The contract is not expected to create any significant new employment at Fluor, he said.

Fluor, a major international construction and engineering firm for the past three decades, was hit hard in the oil crash of 1981 and has been rebuilding and refocusing since. As part of the restructuring, Fluor reduced its dependence on oil-related projects--which accounted for as much as 85% of its business in the late 1970s--and began aggressively seeking industrial and government work as well.

Currently, McCraw said, Fluor Daniel's hydrocarbon unit accounts for only about 30% of the company's total revenue. That will increase with the new Saudi Aramco contract, he said, "but it will have a lesser effect in the current fiscal year and become a more significant part of our backlog in subsequent years."

Fluor's backlog of work--a major measurement of an engineering and construction firm's business--currently is about $9 billion, down from an all-time high of $16.3 billion in 1981.

McCraw said that while the percentage of oil-related business will grow, Fluor won't repeat its earlier errors.

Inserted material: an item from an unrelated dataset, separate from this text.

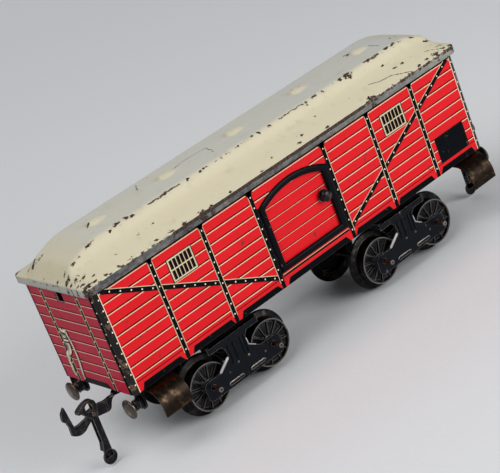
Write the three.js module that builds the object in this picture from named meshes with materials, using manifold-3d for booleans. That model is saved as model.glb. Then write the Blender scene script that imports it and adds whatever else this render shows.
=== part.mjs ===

The company's dependence on the oil industry led to a $633.3-million loss in fiscal 1985.

Employment plunged to 14,000 in 1987 from a high of 44,000 in 1981. It has rebounded to a current level of 20,000 in the wake of a 1986 restructuring that led to creation of Fluor Daniel.

Fluor, which maintained a major business relationship with Saudi Arabia in the 1970s and at one time was involved in more than $10 billion in contracts there, was one of several U.S. companies asked to bid on the contract, said Herbert E. Hart, an analyst with the San Francisco investment banking firm of S. G. Warburg.